Position des médecins face à la question : « jeux vidéo et développement infantile » :

Une fois encore, deux courants de pensée s’affrontent :

Les défenseurs des jeux vidéo soulignent avec ferveur la manière dont la pratique de tels jeux pousse l’enfant à développer plusieurs capacités cognitives. Les principales aptitudes que les enfants perfectionnent sont :

Un autre argument des psychiatres et psychologues défenseurs des jeux est que la pratique des jeux peut en réalité mener à une socialisation accrue : en effet, peinant à un endroit du jeu, le joueur est amené à se documenter, à demander de l’aide à d’autres joueurs, et donc à solliciter tout un réseau de contacts pour résoudre son problème.
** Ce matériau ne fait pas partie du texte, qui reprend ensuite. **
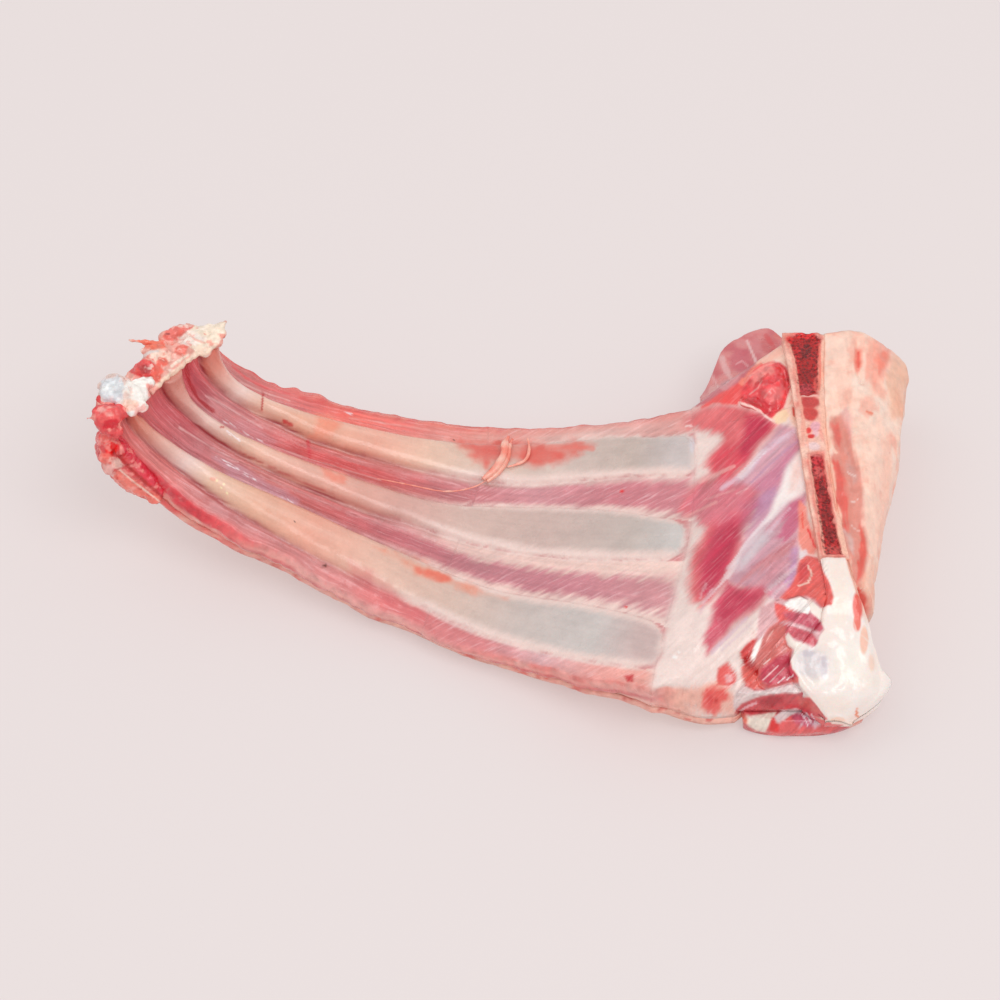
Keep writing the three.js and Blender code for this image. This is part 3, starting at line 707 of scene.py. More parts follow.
def marrow_finish(name):
    """Sawn spongy bone: dark pits between paler walls."""
    finish = Finish(name)
    spots = finish.spots()
    values = {"Vector": spots, "Scale": BONE_CELLS, "Randomness": 1.0}
    cells = finish.add("ShaderNodeTexVoronoi", {"feature": "F1"}, values, output="Distance")
    fine = finish.noise(spots, BONE_FINE_GRAINS, 0.6)
    coarse = finish.noise(spots, BONE_COARSE_GRAINS, 0.6)
    sponge = finish.told("sponge")
    uneven = cells + (fine - 0.5) * 1.1 - (coarse - 0.5) * 1.1
    pits = (1 - finish.ramp(uneven, 0.12, 0.6)) * sponge
    lightness = 1 + (fine - 0.5) * 0.6 + (coarse - 0.5) * 0.5
    colour = finish.times(finish.told("paint", "Color"), lightness)
    bright = finish.ramp(coarse + (fine - 0.5) * 0.5, 0.5, 0.75) * sponge
    colour = finish.mixed(colour, (*shade(*BONE_BRIGHT), 1.0), bright * 0.7)
    colour = finish.mixed(colour, (*shade(*BONE_PIT), 1.0), pits * 0.75)
    finish.set(Base_Color=colour, Roughness=0.4 - finish.told("wet") * 0.18)
    finish.set(Coat_Weight=finish.told("wet") * 0.35, Coat_Roughness=0.12)
    finish.set(Normal=finish.raised(fine * 0.4 - pits * 1.2, 0.6))
    return finish.material


def floor_finish():
    finish = Finish("pale_floor")
    tone = light_of(*FLOOR_TONE)
    finish.set(Base_Color=(*tone * (1 - GLOW), 1.0), Roughness=0.9, Specular_IOR_Level=0.1)
    finish.set(Emission_Color=(*tone, 1.0), Emission_Strength=GLOW)
    return finish.material


# ---------- the chest wall
# Tones along each rib, as (t, red, green, blue). The palest tones near t 0.13 are a painted highlight on the
# rib necks.
RIB_TONES = [
    [(0.02, 222, 126, 110), (0.06, 226, 148, 132), (0.1, 236, 190, 178), (0.13, 242, 212, 203),
     (0.17, 236, 192, 174), (0.25, 232, 176, 153), (0.4, 240, 176, 156), (0.5, 236, 196, 176),
     (0.6, 224, 198, 184), (0.75, 215, 193, 184), (0.88, 200, 181, 172), (0.96, 206, 193, 190)],
    [(0.02, 214, 142, 130), (0.06, 222, 158, 146), (0.13, 242, 206, 196), (0.2, 236, 192, 171),
     (0.3, 235, 177, 160), (0.42, 226, 168, 154), (0.5, 219, 172, 162), (0.6, 215, 184, 174),
     (0.75, 207, 181, 173), (0.9, 201, 186, 179), (0.97, 210, 202, 198)],
    [(0.02, 216, 128, 108), (0.07, 224, 156, 140), (0.12, 236, 190, 178), (0.15, 243, 211, 203),
     (0.2, 235, 194, 170), (0.28, 232, 178, 154), (0.38, 236, 170, 150), (0.5, 230, 188, 171),
     (0.62, 218, 188, 175), (0.75, 206, 191, 185), (0.88, 207, 197, 193), (0.96, 208, 182, 178)],
]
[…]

Les détracteurs des jeux vidéo affirment en revanche que le lien de dépendance que l’enfant tisse malgré lui avec son jeu le mène à se replier totalement sur lui-même, et à passer par là même à côté d’expériences communautaires propres aux jeunes de son âge : la pratique du jeu ampute alors le joueur de son potentiel de communication avec les autres, ce qui agit au final à rebours de son propre épanouissement social.